--- start of DATA SEGMENT ---

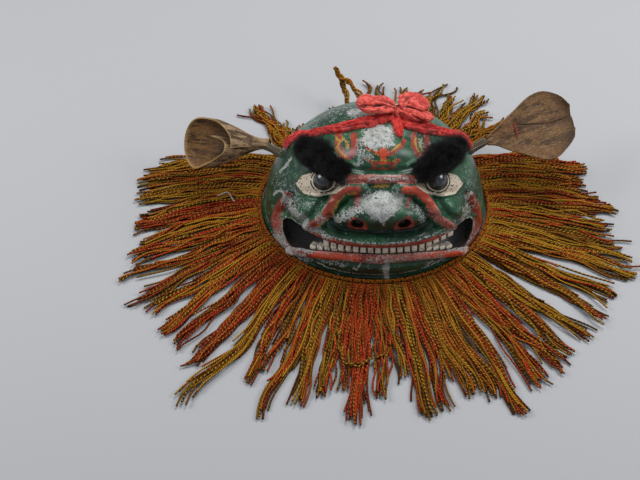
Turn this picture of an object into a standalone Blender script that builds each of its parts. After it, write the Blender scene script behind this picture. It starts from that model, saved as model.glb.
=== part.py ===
"""A lion dance head: a carved wooden mask with teeth, fur brows, hide ears, a red cloth bow and a yarn mane.

It lies face up on its rim. Metres, +Z up, chin towards -Y, crown towards +Y, origin under the middle of the whole.
"""

import math
import random

import bmesh
import bpy
import numpy as np
from mathutils import Vector

# The mask
MASK_WIDTH = 0.280
MASK_LENGTH = 0.234
MASK_HEIGHT = 0.156
WALL = 0.008
RELIEF = 0.020
FLANGE_OUT = 0.002
FLANGE_HEIGHT = 0.0075
FLANGE_SLOPE = 0.004
GAP = 0.0004

# The mouth, the eyes and the nostrils
TEETH_DEPTH = 0.010
TEETH_PROUD = 0.004
TOOTH_WIDTH = 0.0088
TOOTH_NOTCH = 0.0012
PUPIL_RADIUS = 0.0105
PUPIL_RISE = 0.0075
PUPIL_SEAT = 0.004
NOSTRIL_WIDTH = 0.0105
NOSTRIL_HEIGHT = 0.0072
NOSTRIL_DEPTH = 0.009

# Fur and cloth
BROW_WIDTH = 0.028
BROW_HEIGHT = 0.013
SASH_WIDTH = 0.015
SASH_THICKNESS = 0.0055
KNOT_RADIUS = 0.0085
LOBE_LENGTH = 0.043
LOBE_WIDTH = 0.025
LOBE_HEIGHT = 0.014
TAIL_LENGTH = 0.026
TAIL_WIDTH = 0.015

# Ears and their ties
HIDE = 0.0025
EAR_LEFT_LENGTH = 0.100
EAR_LEFT_MOUTH = 0.021
EAR_RIGHT_LENGTH = 0.112
EAR_RIGHT_WIDTH = 0.086
TIE_RADIUS = 0.0055
TIE_LENGTH = 0.030

# The mane
HEADING_DEPTH = 0.005
STRAND_LENGTH = 0.190
LOCK_HEIGHT = 0.010
LOCK_PITCH = 0.0145

# Where the face sits on the dome: its plane leans back, so these are the shares of a point's length and height in it
FACE_LENGTH_SHARE = 0.6466
FACE_HEIGHT_SHARE = 0.7102
FACE_REACH = math.hypot(FACE_LENGTH_SHARE, FACE_HEIGHT_SHARE)
FACE_TURN = math.atan2(FACE_HEIGHT_SHARE, FACE_LENGTH_SHARE)
# The carving's middle line lies a little to one side of the dome's
FACE_SHIFT = 0.02
GRID = 40

# Each place below is a share of half the mask's width on the face plane, across and up from its middle.
# bump, across, up, half width, half height, rise as a share of RELIEF
BUMPS = (
    ("forehead", 0.00, 0.465, 0.36, 0.19, 0.50),
    ("eyeball", 0.51, 0.215, 0.22, 0.13, 0.42),
    ("cheek", 0.59, -0.02, 0.19, 0.17, 0.55),
    ("nose", 0.00, -0.03, 0.26, 0.20, 0.95),
    ("nose wing", 0.27, -0.06, 0.15, 0.12, 0.55),
    ("chin", 0.00, -0.51, 0.60, 0.09, 0.20),
)
# ridge, path, half width, rise as a share of RELIEF
RIDGES = (
    ("brow", ((0.22, 0.25), (0.50, 0.41), (0.70, 0.56)), 0.12, 0.30),
    ("bridge", ((0.00, 0.245), (0.25, 0.245)), 0.06, 0.30),
    ("nasal band", ((0.15, 0.172), (0.29, 0.162), (0.395, 0.065), (0.46, -0.06), (0.58, -0.14)), 0.07, 0.50),
    ("upper lip", ((0.00, -0.225), (0.15, -0.220), (0.30, -0.205), (0.42, -0.180), (0.56, -0.118)), 0.055, 0.45),
    ("lower lip", ((0.00, -0.430), (0.28, -0.412), (0.47, -0.398), (0.62, -0.385), (0.76, -0.375)), 0.05, 0.38),
)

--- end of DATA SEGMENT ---

EXERCISE REQUIREMENTS
Copy exactly the lines that run from the first line of the data to the line containing "TAIL_WIDTH = 0.015", please, with both ends included and nothing else.

ANSWER FOR THIS EXERCISE
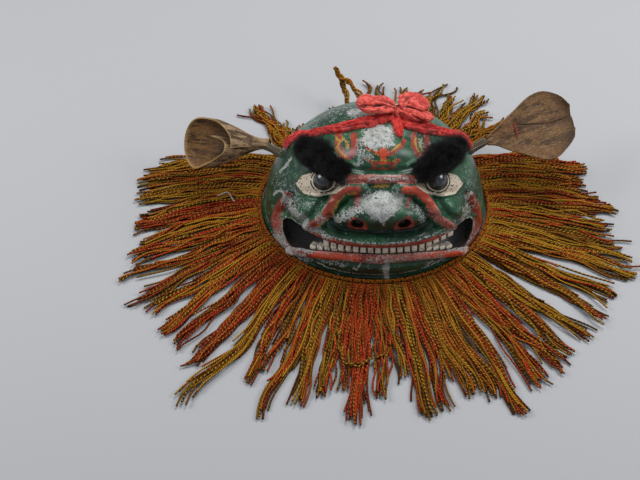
Turn this picture of an object into a standalone Blender script that builds each of its parts. After it, write the Blender scene script behind this picture. It starts from that model, saved as model.glb.
=== part.py ===
"""A lion dance head: a carved wooden mask with teeth, fur brows, hide ears, a red cloth bow and a yarn mane.

It lies face up on its rim. Metres, +Z up, chin towards -Y, crown towards +Y, origin under the middle of the whole.
"""

import math
import random

import bmesh
import bpy
import numpy as np
from mathutils import Vector

# The mask
MASK_WIDTH = 0.280
MASK_LENGTH = 0.234
MASK_HEIGHT = 0.156
WALL = 0.008
RELIEF = 0.020
FLANGE_OUT = 0.002
FLANGE_HEIGHT = 0.0075
FLANGE_SLOPE = 0.004
GAP = 0.0004

# The mouth, the eyes and the nostrils
TEETH_DEPTH = 0.010
TEETH_PROUD = 0.004
TOOTH_WIDTH = 0.0088
TOOTH_NOTCH = 0.0012
PUPIL_RADIUS = 0.0105
PUPIL_RISE = 0.0075
PUPIL_SEAT = 0.004
NOSTRIL_WIDTH = 0.0105
NOSTRIL_HEIGHT = 0.0072
NOSTRIL_DEPTH = 0.009

# Fur and cloth
BROW_WIDTH = 0.028
BROW_HEIGHT = 0.013
SASH_WIDTH = 0.015
SASH_THICKNESS = 0.0055
KNOT_RADIUS = 0.0085
LOBE_LENGTH = 0.043
LOBE_WIDTH = 0.025
LOBE_HEIGHT = 0.014
TAIL_LENGTH = 0.026
TAIL_WIDTH = 0.015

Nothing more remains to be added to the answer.